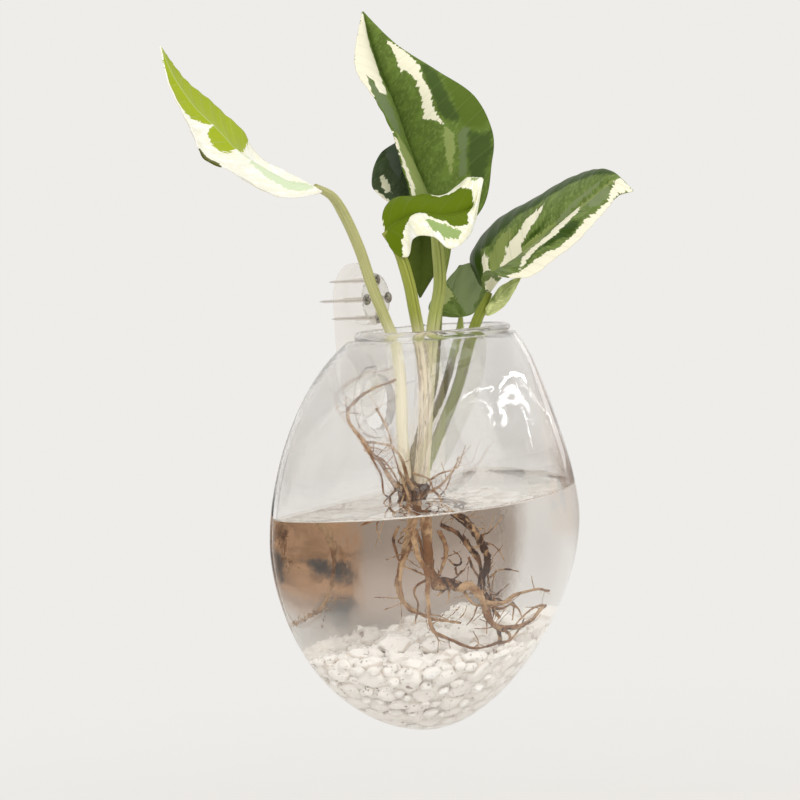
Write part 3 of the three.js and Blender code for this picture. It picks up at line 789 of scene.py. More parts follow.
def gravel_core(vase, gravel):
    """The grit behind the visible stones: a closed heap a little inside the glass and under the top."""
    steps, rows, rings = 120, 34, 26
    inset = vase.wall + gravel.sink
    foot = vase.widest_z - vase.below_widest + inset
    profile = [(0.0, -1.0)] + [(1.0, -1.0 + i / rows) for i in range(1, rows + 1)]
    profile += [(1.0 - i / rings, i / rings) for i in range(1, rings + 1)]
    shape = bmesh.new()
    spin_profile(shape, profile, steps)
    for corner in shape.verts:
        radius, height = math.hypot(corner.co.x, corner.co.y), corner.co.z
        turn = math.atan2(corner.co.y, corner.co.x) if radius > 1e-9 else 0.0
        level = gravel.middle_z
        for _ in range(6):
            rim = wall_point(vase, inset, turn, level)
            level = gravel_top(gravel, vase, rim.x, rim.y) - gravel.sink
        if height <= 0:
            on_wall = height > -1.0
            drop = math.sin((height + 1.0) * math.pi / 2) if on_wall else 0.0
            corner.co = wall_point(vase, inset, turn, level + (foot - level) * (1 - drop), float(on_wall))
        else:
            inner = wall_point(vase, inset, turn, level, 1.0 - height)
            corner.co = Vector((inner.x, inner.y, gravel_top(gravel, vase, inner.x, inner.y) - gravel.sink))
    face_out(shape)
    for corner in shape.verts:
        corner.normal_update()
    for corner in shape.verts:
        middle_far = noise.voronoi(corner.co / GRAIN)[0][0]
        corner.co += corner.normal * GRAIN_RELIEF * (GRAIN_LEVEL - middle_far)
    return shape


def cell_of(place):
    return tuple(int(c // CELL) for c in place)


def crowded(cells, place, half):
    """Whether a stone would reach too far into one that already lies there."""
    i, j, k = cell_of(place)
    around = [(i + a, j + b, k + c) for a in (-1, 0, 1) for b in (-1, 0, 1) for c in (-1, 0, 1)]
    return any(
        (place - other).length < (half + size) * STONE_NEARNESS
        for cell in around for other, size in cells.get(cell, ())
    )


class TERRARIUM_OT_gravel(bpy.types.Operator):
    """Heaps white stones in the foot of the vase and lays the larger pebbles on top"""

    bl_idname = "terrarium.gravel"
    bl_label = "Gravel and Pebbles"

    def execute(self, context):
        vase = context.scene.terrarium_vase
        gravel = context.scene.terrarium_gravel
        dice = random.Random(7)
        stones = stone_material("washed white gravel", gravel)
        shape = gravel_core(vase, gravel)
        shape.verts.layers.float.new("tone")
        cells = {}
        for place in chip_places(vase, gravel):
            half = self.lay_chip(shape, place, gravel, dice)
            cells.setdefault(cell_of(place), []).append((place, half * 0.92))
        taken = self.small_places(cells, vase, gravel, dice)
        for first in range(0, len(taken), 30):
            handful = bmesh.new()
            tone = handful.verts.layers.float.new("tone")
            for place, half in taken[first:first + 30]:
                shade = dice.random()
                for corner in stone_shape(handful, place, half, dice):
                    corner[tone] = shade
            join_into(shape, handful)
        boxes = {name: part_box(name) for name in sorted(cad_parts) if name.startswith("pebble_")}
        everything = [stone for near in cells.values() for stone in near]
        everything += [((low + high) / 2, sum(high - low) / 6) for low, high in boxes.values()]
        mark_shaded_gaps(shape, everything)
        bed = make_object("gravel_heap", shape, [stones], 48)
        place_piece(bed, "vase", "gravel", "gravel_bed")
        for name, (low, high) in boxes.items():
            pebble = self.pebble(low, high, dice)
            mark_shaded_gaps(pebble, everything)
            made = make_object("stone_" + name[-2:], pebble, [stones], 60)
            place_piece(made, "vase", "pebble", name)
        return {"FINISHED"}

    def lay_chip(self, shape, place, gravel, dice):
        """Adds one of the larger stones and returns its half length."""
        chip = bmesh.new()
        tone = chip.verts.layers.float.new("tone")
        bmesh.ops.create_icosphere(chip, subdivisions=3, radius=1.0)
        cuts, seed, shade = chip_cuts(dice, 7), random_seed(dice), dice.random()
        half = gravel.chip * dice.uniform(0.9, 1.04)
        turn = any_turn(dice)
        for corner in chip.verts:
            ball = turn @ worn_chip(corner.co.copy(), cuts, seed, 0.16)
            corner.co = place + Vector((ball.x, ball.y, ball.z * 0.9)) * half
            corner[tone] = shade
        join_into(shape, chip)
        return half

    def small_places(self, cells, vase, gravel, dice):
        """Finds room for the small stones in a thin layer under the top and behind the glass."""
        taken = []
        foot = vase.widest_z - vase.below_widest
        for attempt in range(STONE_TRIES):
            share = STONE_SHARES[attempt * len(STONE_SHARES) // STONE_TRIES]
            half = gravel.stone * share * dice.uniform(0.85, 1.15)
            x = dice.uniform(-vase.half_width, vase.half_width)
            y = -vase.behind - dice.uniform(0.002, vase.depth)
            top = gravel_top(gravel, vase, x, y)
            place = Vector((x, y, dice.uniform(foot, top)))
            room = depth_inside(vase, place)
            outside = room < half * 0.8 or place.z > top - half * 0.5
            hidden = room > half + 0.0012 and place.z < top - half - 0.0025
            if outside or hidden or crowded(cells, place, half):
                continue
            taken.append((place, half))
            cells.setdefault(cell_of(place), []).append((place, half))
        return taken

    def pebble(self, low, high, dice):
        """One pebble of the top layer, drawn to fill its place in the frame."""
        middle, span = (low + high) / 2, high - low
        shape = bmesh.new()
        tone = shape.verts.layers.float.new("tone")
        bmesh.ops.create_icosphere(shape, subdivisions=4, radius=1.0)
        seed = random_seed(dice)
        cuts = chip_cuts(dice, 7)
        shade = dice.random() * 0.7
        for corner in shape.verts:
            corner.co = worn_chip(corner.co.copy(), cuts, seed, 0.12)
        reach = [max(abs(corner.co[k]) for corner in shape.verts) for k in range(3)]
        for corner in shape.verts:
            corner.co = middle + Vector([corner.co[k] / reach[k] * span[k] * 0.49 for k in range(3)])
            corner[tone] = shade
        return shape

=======

Lines containing the word "scene" must all be returned from the material above.

Write part 3 of the three.js and Blender code for this picture. It picks up at line 789 of scene.py. More parts follow.
        vase = context.scene.terrarium_vase
        gravel = context.scene.terrarium_gravel